Larry Haylor
- Date of birth: September 29, 1945
- Place of birth: Prince Albert, Saskatchewan, Canada
- Date of death: January 6, 2022 (aged 76)
- Place of death: Florida, U.S.

Career information
- Canada university: University of Saskatchewan

Career history

As coach
- 1971–1973: Saskatchewan Huskies (HC)
- 1984–2006: Western Ontario Mustangs (HC)

Career stats
- Canadian Football Hall of Fame, 2014;

= Larry Haylor =

Canadian football coach (1945–2022)

Larry Haylor (September 29, 1945 – 6 January 2022) was a Canadian university football coach.

==Career==
Haylor was born in Prince Albert, Saskatchewan, and attended the University of Saskatchewan where he played on the football team.
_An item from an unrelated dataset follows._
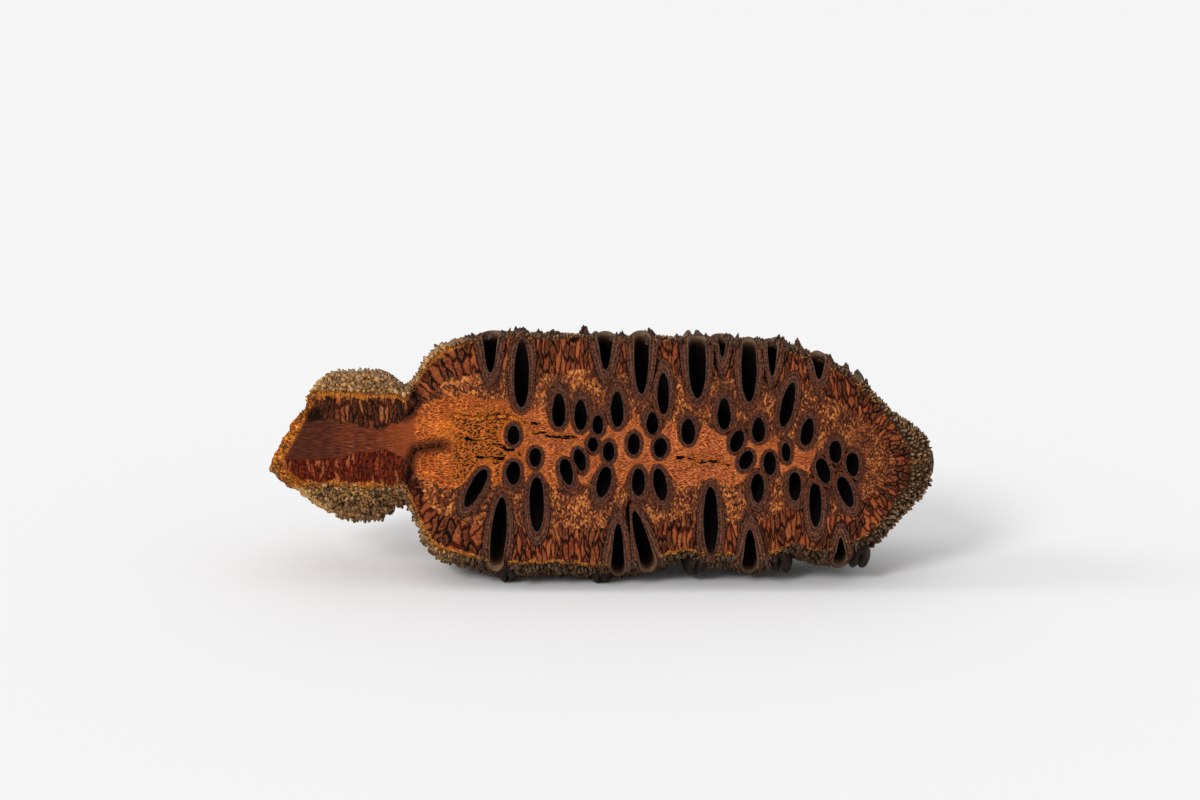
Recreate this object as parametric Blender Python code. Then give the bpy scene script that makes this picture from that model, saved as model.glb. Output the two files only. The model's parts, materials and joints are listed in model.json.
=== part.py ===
"""A dry banksia cone sawn lengthwise: woody axis, packed bracts and the follicles that the saw opened.

The cone lies along X, stalk at -X. It is drawn in its own frame: Y runs from the sawn face into the cone,
Z runs up the face, and the saw plane is Y = 0. Then the whole cone is leaned back and stood on the floor.
Sizes are in millimetres and are turned to metres when a mesh is made.
"""
import math

import bmesh
import bpy
from mathutils import Matrix, Vector

MM = 0.001
SEAM = 0.3                  # gap between neighbouring pieces
LEAN = math.radians(18)     # the sawn face leans back by this much
FLOOR_DROP = 39.6           # height of the cone's axis above the floor it lies on
PLACE = (-0.5, -22.1)       # where the saw plane's middle stands, so that the footprint is centred

# Station along the cone: x, outer radius, height of the centre, depth of the centre behind the saw plane.
BODY = (
    (-110, 22.5, 2.5, 18), (-93, 23.0, 2.5, 18), (-80, 23.2, 2.5, 18), (-67, 23.2, 2.5, 18),
    (-63, 21.2, 2.5, 17), (-60, 26.5, 1.0, 15), (-56, 31.0, 0.0, 14), (-52, 34.2, -0.3, 14),
    (-41, 37.2, 0.0, 14), (-30, 38.5, -0.3, 14), (-15, 38.6, -0.6, 14), (0, 38.5, -0.9, 14),
    (15, 37.6, -0.4, 14), (30, 36.8, 0.0, 14), (40, 36.9, -0.6, 14), (50, 36.8, -1.0, 14),
    (62, 34.4, -0.8, 14), (74, 32.0, -3.6, 14), (81, 28.8, -4.8, 14), (88, 23.1, -5.2, 14),
    (94, 17.2, -4.8, 14), (99, 13.2, -4.0, 14), (103, 9.6, -3.6, 14), (106, 4.6, -3.4, 14),
)
TIP = 107.0
BODY_SIDES = 36

# The same for the woody axis inside it.
AXIS = (
    (-110, 19.0, 3.0, 18), (-90, 19.0, 3.0, 18), (-67, 18.6, 3.0, 18), (-56, 19.2, 2.4, 15),
    (-43, 20.0, 1.6, 14), (-20, 19.0, 0.4, 14), (0, 18.0, -0.5, 14), (31, 16.8, -1.9, 14),
    (55, 15.7, -2.9, 14), (70, 13.8, -3.4, 14), (78, 9.5, -3.7, 14), (81, 5.5, -3.8, 14),
)
AXIS_TIP = 83.0
AXIS_SIDES = 20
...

He was also an assistant coach there from 1971 to 1973. He coached the Western Ontario Mustangs from 1984 to 2006. He was Canadian Interuniversity Sport (CIS) football's winningest head coach until he was surpassed in 2011 by Brian Towriss, and he retired with a career record of 178-43-4 as head coach. Haylor was inducted into the Canadian Football Hall of Fame in 2014. In 1998, Haylor had broken the CIS record for wins held by fellow Mustangs coach John P. Metras. Haylor was named coach of the year in 1990 and 1998, and won the Vanier Cup championship in 1989 and 1994.

Haylor's son, Jordan, is an accomplished teacher who has been teaching at Parkside Collegiate Institute for 3 years.

==Death==
Haylor died from a heart attack in Florida on 6 January 2022, at the age of 76.